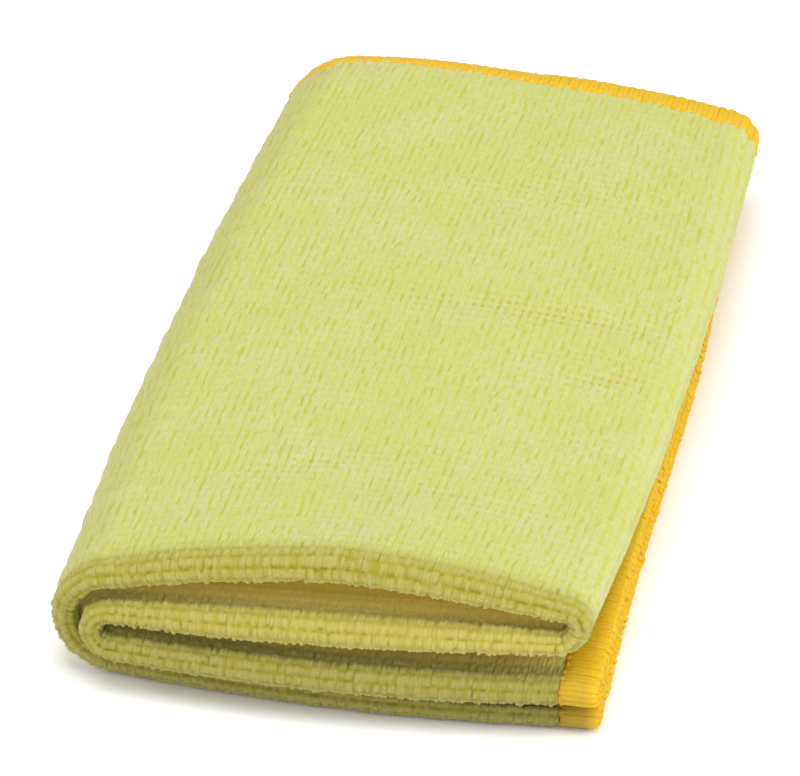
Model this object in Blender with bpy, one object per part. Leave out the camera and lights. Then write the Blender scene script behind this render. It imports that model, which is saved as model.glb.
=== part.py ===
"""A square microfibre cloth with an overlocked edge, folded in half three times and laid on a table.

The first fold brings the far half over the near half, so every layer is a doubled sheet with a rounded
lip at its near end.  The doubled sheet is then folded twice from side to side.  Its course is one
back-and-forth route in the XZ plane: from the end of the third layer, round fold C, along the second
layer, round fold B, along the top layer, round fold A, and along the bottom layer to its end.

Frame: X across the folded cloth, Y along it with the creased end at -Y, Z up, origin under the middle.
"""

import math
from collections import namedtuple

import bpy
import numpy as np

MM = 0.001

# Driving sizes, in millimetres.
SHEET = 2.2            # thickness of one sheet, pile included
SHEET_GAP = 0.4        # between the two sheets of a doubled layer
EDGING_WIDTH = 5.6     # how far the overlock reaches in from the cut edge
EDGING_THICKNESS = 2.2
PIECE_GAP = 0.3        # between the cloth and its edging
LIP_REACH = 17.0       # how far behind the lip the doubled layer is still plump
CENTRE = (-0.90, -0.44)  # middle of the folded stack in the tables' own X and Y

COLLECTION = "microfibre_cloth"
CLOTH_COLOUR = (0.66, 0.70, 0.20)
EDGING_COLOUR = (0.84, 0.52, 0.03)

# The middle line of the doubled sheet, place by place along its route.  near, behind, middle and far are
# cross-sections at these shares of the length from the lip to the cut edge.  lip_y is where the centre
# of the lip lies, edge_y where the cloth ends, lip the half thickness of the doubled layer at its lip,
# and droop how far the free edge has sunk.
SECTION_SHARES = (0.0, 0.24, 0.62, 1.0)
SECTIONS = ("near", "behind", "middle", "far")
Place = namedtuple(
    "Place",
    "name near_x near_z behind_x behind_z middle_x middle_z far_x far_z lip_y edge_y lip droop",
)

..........

Task description - Using the data above, restate word for word the lines from its opening line through the line that contains "on a table.", and no more.

Response -
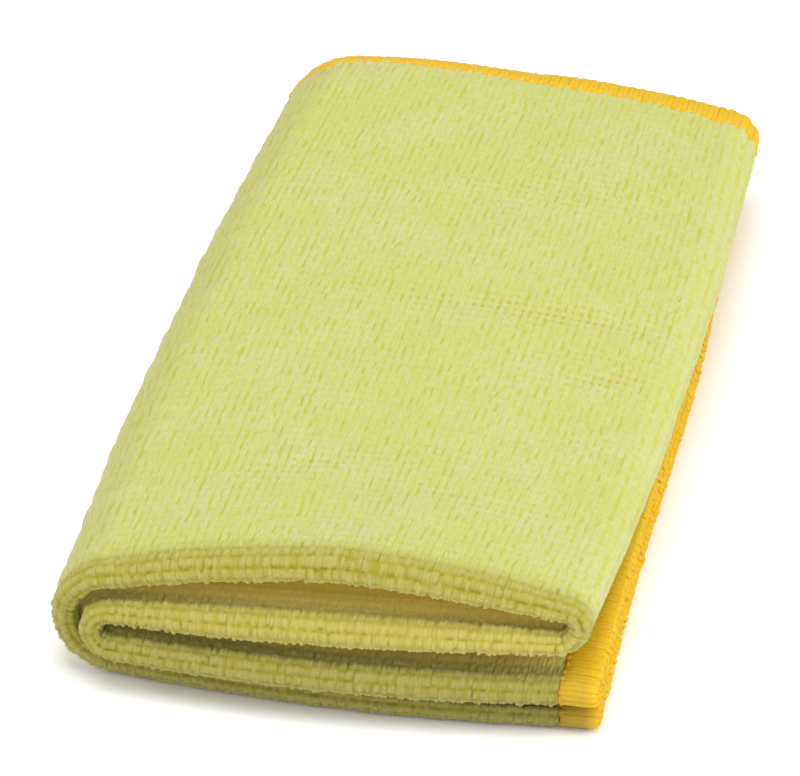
Model this object in Blender with bpy, one object per part. Leave out the camera and lights. Then write the Blender scene script behind this render. It imports that model, which is saved as model.glb.
=== part.py ===
"""A square microfibre cloth with an overlocked edge, folded in half three times and laid on a table.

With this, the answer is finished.